まず、フィリピンの政治の仕組みをざっくり説明すると、アメリカに似た「大統領制」を採用しています。大統領の任期は6年で再選は禁止。副大統領は別々に選ばれるので、大統領と仲が悪いこともあるのが面白いところです。国会は二院制で、上院(Senate)と下院(House of Representatives)があります。上院は全国区で24人が選ばれ、任期は6年。ただし、3年ごとに半数(12人)ずつ改選されます。今回の選挙がまさにその中間選挙にあたり、上院議員の半分を選ぶと同時に、地方の首長や議員も選ばれました。そして今回の注目ポイントは、現職のマルコス大統領と、サラ・ドゥテルテ副大統領の対立。もともと2022年の大統領選ではタッグを組んで当選した二人ですが、今は完全に冷戦状態に突入しています。そんな中での選挙だったので、国内の注目度もかなり高かったです。

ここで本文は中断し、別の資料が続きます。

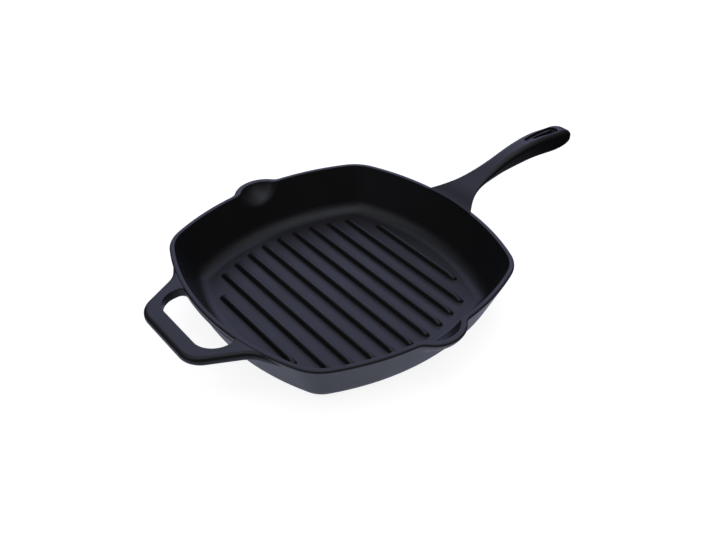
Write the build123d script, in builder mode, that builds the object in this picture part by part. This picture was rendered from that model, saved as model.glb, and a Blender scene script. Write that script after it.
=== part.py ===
from build123d import *
import os
from math import cos, radians, tan

# Square cast-iron grill pan: one casting, made here as the regions that a person would name.
# Millimetres. The origin is the middle of the flat underside, +X runs along the long handle
# and +Z is up. The regions meet face to face and none overlaps another.

# Body of the pan
rim_span = 262
pan_height = 45
side_radius = 218
corner_radius = 39.5
wall_lean = 22.7
wall_thickness = 4.8
floor_thickness = 5
foot_rounding = 17
cove_radius = 14
plate_edge_gap = 1
rim_depth = 8
rim_outer_rounding = 1.5
rim_inner_rounding = 0.7

# Pour spouts, one on each side: a round boss outside and a round dish inside, which both fade
# into the wall below the rim and lean by their own angles where they meet the rim
spout_reach = 10.8
spout_radius = 28.2
spout_lip = 6
spout_boss_lean = 20
spout_dish_lean = 26
spout_flare_radius = 11
spout_span = 66
spout_depth = 30

# Grill ribs along Y, spaced evenly along X. The gaps run from the floor's edge to the middle
# rib's ends and to the outermost rib's centre line, and the shares give each rib's length
# from the middle out.
rib_half_count = 5
rib_end_gap = 4.15
rib_side_gap = 13.5
rib_foot_width = 6
rib_height = 4.5
rib_lean = 17
rib_rounding = 0.9
rib_length_shares = (1, 0.99, 0.958, 0.905, 0.842, 0.57)

# Long handle, which arches up from the rim
handle_length = 154.4
handle_rise = 28.5
handle_half_width = 10
handle_depth = 18
handle_tip_length = 26.4
handle_top_rounding = 5.5
handle_bottom_rounding = 2.4
handle_top_edge_share = 0.58
handle_bottom_edge_share = 0.36
handle_tip_width_power = 2.5
handle_tip_depth_power = 2
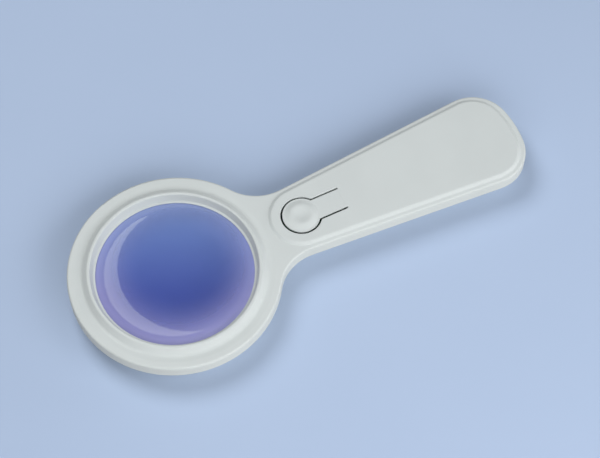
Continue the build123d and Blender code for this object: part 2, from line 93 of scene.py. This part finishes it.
# --- node helpers -------------------------------------------------------------------------------
class Shader:
    """A small wrapper that adds and links nodes of one material."""

    def __init__(self, name):
        self.material = bpy.data.materials.new(name)
        self.material.use_nodes = True
        self.tree = self.material.node_tree
        self.tree.nodes.clear()
        self.output = self.add("ShaderNodeOutputMaterial")

    def put(self, socket, value):
        """Links a socket, or sets it to a plain value."""
        if isinstance(value, bpy.types.NodeSocket):
            self.tree.links.new(value, socket)
        else:
            socket.default_value = value

    def add(self, kind, inputs=None, **settings):
        """Adds a node, sets its properties, and sets or links its inputs."""
        node = self.tree.nodes.new(kind)
        for key, value in settings.items():
            setattr(node, key, value)
        for key, value in (inputs or {}).items():
            self.put(node.inputs[key], value)
        return node

    def position(self):
        """The point in the row frame, in millimetres."""
        where = self.add("ShaderNodeTexCoord").outputs["Object"]
        inputs = {0: where, 1: (1000, 1000, 1000)}
        return self.add("ShaderNodeVectorMath", inputs, operation="MULTIPLY").outputs[0]

    def axes(self):
        """The x, y and z of the point in millimetres."""
        return self.add("ShaderNodeSeparateXYZ", {0: self.position()}).outputs

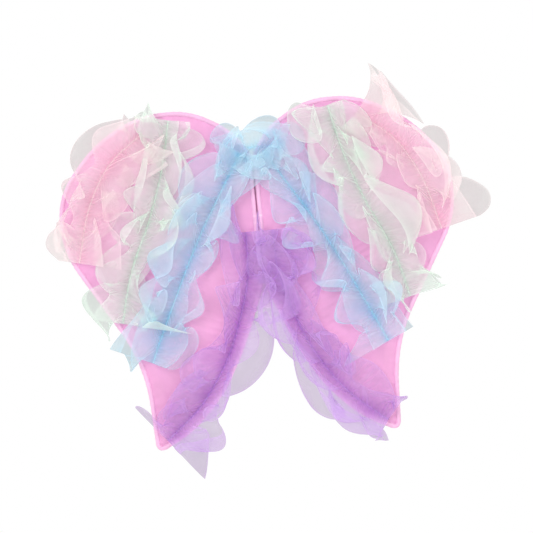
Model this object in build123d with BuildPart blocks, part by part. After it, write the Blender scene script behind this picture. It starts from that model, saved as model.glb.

サラ・ドゥテルテは、前大統領ロドリゴ・ドゥテルテの娘。強烈な政治的影響力を持つ彼女が支援した候補者たちは大健闘し、上院の12議席中5議席を獲得。その中には、父親の側近だったボン・ゴーやデラ・ロサといった、前政権のキーマンも含まれています。

一方で、マルコス大統領が後押しした候補者たちはやや振るわず、6議席にとどまりました。これにより「政権の求心力が落ちてきているのでは?」という声も出ています。さらに驚くべきことに現在、オランダの国際刑事裁判所に収監中のロドリゴ・ドゥテルテ前大統領が、地元ダバオ市の市長選に出馬して当選。しかも彼の息子・セバスチャンも副市長に選ばれ、まさに“ドゥテルテ王朝”が地方政治では依然として健在であることが示されました。この選挙結果を受けて、サラ・ドゥテルテが2028年の大統領選に出馬する可能性がぐっと高まりました。逆にマルコス大統領は、彼女への弾劾を進めたくても政治的な後ろ盾が弱まり、思うように動けなくなるかもしれません。ちなみに今回は、韓国製の最新型自動集計機(ACM)が使われて、投票と開票のプロセスがスムーズになったとも言われています。とはいえ、政治家の多くが世襲だったり、家族単位で権力を持っていたりと、王朝政治の色合いはまだまだ濃いのが現実です。

フィリピンの政治を見ていて思うのは、「人」がすべてだということ。政党よりも人物、思想よりも家系やつながり、そしてタイミングがすごく大事。日本では考えられないようなことが普通に起きる一方で、国民の政治への関心も高く、エネルギーにあふれています。2025年の中間選挙は、そんなフィリピンの政治のがぎゅっと詰まった、見応えある選挙でした。ちょっと意外で、ちょっと面白い——そんなフィリピン政治、気になったらまた覗いてみてください。